Curriculum

I have a meeting this week on a college campus. Sitting here right now, I’m nervous that I won’t be able to find the building and the room that the meeting is in.

University campuses are often confusing. Also, I find them terrifying. The gravitas of Higher Learning makes me feel small and uneducated. These places are NOT FOR ME, in scary capital letters.

And oh, how I’ve always wanted them to be. At least I used to. Part of what I want to share today is what’s changed.

I remember when I was in high school, and people or magazines told me that I should look into what college I wanted to go to. As a homeschooled kid in Alaska, I didn’t know what they were talking about.

I sent in a postcard asking for college information, and packages came to my mailbox. Large envelopes with pictures of happy students–slightly older and WAYYYY cooler than me– sitting on lawns under trees laughing and studying.

Alaska had very few lawns or trees you could sit under.

When I got to the part where they outlined how much it cost I couldn’t believe it. Forty five THOUSAND dollars for a school year?

For four years in a row?

That wasn’t going to happen.

And, in fact it mostly didn’t. I took classes when I could, between working to keep myself alive and pay for school. The University in Alaska wasn’t like those fancy college packets.

Years pass and I move to California, where the colleges were a lot more like the packets. But I was now older that those still WAYYY cooler kids, and behind and not catching up.

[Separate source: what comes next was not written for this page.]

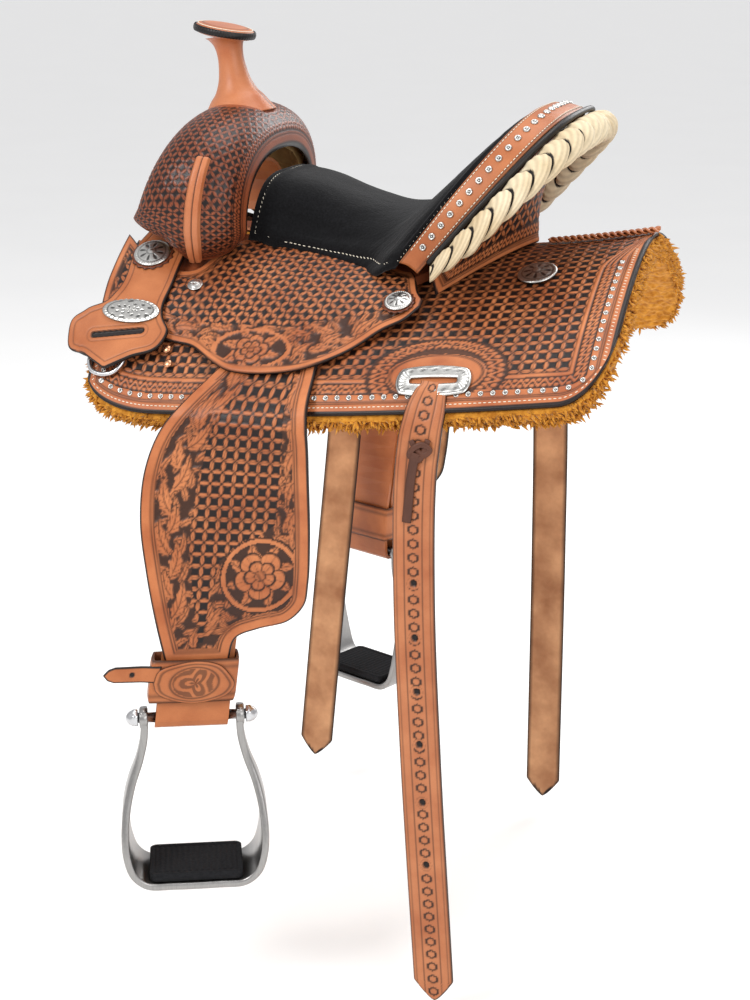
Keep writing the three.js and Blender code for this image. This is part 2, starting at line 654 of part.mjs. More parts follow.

I would walk the grounds of colleges sometimes; I felt the hunger to learn every single thing I could.

But it won’t for me. I was still there on my night classes, like some kind of stowaway, sneaking snatches of learning.

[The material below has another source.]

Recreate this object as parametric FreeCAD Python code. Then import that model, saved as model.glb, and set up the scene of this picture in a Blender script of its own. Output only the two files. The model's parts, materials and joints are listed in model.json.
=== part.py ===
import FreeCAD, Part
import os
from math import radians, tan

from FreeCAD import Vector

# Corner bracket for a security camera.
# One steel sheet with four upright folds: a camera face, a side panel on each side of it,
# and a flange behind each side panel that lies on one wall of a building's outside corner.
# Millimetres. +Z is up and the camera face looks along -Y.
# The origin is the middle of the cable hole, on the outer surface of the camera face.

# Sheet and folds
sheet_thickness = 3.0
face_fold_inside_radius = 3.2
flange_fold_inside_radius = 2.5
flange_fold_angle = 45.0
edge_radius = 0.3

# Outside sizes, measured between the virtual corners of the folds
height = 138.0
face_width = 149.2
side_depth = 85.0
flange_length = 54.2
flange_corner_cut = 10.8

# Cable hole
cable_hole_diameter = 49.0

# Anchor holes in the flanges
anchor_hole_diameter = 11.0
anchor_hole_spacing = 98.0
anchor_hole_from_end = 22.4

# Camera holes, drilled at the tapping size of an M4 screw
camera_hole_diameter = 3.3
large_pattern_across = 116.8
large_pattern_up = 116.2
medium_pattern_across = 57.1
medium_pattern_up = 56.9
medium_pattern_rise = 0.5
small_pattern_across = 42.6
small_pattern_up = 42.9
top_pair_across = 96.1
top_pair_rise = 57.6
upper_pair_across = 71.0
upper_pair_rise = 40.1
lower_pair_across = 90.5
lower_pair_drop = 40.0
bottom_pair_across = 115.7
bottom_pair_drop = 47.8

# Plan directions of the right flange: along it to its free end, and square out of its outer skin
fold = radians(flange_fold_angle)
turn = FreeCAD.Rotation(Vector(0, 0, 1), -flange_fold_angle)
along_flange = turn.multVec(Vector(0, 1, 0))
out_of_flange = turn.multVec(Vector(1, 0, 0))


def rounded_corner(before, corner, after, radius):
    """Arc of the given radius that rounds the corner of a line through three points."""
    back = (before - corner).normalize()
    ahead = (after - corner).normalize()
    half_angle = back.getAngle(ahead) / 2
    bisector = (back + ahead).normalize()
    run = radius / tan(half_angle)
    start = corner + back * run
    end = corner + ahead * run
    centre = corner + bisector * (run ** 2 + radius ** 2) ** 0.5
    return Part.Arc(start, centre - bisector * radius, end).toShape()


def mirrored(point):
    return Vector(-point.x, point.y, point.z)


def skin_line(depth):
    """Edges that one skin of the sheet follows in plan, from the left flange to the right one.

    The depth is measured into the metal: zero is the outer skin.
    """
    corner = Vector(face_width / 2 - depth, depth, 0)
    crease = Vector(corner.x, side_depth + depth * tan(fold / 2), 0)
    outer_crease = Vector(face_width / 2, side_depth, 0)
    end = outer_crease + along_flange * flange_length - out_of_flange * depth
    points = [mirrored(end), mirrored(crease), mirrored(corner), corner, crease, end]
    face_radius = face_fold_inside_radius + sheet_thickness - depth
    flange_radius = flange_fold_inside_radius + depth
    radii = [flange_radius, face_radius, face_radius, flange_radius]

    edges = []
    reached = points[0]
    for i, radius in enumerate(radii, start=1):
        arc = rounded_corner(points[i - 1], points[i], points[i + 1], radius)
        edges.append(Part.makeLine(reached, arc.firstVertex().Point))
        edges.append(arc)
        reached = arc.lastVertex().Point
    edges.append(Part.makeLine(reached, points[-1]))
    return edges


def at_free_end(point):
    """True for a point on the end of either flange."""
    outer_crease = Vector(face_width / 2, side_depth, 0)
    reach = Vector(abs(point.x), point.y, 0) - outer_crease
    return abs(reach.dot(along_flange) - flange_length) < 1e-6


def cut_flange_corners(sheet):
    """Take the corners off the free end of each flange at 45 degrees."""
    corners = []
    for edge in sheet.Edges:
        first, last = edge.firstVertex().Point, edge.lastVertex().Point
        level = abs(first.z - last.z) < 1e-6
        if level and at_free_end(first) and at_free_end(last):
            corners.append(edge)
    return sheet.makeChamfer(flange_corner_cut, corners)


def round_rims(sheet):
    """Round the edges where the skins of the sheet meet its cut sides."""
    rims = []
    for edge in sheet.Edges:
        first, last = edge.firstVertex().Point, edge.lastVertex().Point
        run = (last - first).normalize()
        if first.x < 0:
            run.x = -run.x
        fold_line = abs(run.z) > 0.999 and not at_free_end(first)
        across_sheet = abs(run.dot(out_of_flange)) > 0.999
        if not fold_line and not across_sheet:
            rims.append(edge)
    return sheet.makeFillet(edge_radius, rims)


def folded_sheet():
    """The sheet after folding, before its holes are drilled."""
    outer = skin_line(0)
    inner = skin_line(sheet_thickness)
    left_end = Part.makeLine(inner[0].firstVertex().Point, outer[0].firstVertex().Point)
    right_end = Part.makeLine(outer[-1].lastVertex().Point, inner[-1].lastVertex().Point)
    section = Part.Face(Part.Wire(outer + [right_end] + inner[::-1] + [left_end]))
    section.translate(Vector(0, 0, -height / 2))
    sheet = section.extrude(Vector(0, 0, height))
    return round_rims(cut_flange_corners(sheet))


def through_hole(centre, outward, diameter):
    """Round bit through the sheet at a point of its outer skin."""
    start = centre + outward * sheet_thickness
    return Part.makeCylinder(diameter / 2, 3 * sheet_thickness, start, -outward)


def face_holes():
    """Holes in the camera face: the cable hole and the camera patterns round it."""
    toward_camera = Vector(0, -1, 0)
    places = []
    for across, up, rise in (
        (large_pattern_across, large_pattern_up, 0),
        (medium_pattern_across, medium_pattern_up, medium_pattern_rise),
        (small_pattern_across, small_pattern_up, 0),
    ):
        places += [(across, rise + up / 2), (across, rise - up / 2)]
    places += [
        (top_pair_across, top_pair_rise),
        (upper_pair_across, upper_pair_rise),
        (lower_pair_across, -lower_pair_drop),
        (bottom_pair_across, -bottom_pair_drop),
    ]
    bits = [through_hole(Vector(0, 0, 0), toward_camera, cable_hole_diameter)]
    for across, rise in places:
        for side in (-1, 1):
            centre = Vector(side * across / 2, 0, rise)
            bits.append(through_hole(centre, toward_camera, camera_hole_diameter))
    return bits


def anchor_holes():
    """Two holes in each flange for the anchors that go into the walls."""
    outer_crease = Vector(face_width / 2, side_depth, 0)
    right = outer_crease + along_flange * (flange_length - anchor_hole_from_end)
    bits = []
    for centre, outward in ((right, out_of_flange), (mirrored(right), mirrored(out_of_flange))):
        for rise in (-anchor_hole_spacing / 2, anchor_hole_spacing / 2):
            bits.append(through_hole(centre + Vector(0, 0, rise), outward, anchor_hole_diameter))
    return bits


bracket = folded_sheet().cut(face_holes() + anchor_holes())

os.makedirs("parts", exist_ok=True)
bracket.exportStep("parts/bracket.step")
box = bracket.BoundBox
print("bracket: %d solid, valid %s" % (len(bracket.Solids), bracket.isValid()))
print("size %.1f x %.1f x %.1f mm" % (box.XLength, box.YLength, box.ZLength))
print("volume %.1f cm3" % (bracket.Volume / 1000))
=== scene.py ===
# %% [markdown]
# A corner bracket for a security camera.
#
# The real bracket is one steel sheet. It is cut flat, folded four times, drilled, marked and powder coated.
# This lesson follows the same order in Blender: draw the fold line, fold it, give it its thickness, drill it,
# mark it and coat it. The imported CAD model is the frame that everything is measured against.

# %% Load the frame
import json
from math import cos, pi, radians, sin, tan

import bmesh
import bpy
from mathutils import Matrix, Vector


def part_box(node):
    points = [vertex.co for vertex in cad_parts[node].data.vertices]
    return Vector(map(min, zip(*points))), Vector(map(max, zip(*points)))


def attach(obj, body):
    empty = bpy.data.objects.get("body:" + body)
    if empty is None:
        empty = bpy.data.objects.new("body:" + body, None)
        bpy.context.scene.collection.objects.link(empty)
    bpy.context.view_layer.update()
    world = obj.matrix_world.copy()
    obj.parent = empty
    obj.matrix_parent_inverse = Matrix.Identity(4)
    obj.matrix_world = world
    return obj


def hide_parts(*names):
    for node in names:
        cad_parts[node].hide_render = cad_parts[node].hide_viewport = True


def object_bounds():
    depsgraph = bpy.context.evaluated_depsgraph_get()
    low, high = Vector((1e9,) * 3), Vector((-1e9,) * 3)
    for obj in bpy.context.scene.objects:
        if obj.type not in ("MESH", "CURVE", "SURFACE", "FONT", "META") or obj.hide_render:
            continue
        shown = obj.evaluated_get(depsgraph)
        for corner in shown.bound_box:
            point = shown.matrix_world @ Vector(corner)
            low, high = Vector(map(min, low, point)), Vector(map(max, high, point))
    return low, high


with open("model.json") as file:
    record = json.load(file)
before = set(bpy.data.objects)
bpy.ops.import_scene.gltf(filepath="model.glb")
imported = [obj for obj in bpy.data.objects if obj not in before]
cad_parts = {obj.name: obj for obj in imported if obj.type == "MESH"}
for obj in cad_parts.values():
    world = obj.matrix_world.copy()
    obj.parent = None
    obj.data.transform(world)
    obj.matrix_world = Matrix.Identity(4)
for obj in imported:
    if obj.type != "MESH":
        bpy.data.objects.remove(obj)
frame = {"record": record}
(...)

Snatches of learning served me well in the jobs I was doing to support myself. I was always ready to learn more in my job, and so I got better and better job.

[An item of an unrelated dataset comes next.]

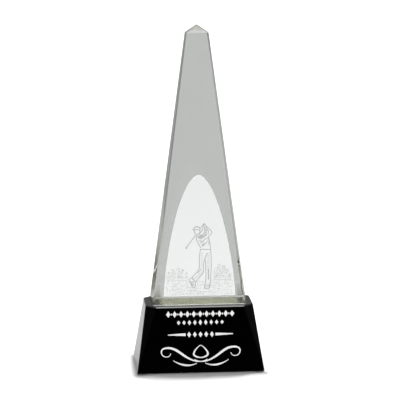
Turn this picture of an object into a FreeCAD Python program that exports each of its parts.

Then came the magical moment that I graduated from college. Which felt great!

Except then I wasn’t in college anymore.

But wait! There’s graduate school! College can go on forever!

But I’d already started my career without college. And I’d have to abandon a perfectly good career path to go to graduate school.

Isn’t that completely reverse of what they tell you?

Yeah. But learning for learning’s sake still called to me. And when I would go to college campuses, I would have this surge of wishing I could study there.

Until it kind of felt nostalgic. Like I was wishing for a past that I has imagined I could have had but then didn’t actually have, but not in the future was remembering wanting.

Did you follow that? I hope so.

So looking at these Ivory tower campuses got really confusing.

And after I finished writing THE BEAST, aka The Russian American School of Tomorrow, I knew that colleges–even grad school–couldn’t have helped me write THAT. I was and am so proud of that book and what I created that I saw something.

I had gone past what college could do for me. Not to say I wouldn’t learn something from classes, if I took them.

But the neat packages of learning that are outlined in syllabuses are not what I’m doing anymore.

I’ve graduated. And I finally feel it and know it.

So when I go to UCLA for my meeting, I can appreciate it. Maybe like a person an old unrequited flame.

But I’m really happy with what I’ve been learning and doing. I’m confident that I have my own curriculum I’m uncovering.

word count

“You have to cut it in half.”

“What?! I wrote it, and it says what it’s supposed to say!”

“The rules of the contest say it has to be half the number of words. Don’t worry, this will be easy.”

I did not believe it. But my mom, my best writing teacher ever, took the time to go over my story, and we did in fact cut it in half. I won the contest and have never forgotten the lesson I learned as a young teenager:

Say what needs to be said, in as few words as possible.

Then came college, and the assignments included writing a ten-page paper.

Ten pages? Of what?

Whatever the topic is, apparently. And I had to use sources, which means I am writing ten pages of stuff that has already been written. But for my paper, I can’t use the same words as the original stuff. I’m supposed to make it my own.

But never use the word “I” or refer to myself in any way.

My mind exploded. Who is making these crazy rules?

But I was used to unfair rules, and I learned to do it. I cranked out a series of ten page papers in enough succession to get a bachelor’s degree. Then I learned that in order to get a master’s degree, you had to write 20 page papers.

That was a bridge too far.

The length of a piece of writing should serve the purpose of the idea it’s trying to convey. It should be interesting, it should definitely convey the voice of the writer and it should not ramble on.

I graduated from college 15 years ago, and I’ve done more writing after than I ever did during. And I did get past the 20-page mark, but I used the first person “I” many many times.

I have been able to make my own rules about what makes sense in my writing.

It’s been lovely.

AND

A new unfair rule has popped up in my world. The rules of the search engines.
The Wonderblog lives in a world dominated by Google. It’s 15 years old, and I have published more than 2,000 posts. Very very few of them are more than a thousand words. Very very few of them are less than 300.

Heretofore, I have spent no time thinking about Google’s opinion of my blog and my posts.

I am thinking a little about it now. A lot of people do think about it. I found this article that suggests Google prefers to serve up articles of a certain length: 2500 words. So if I want people to find what I write by using Google, I have to meet these new rules.

I wonder.

Does Google really know what people want?

I don’t know. I’d love for more people to read what I write, but not at the cost of making my writing worse.

It’s probably the same issue that the university had. Neither Google nor academia is a great judge of art.

They are systems, not souls.

And if I wanted to play by their rules, I had better bring a different set of tools.

Sometimes 500 words can do what 2500 can’t.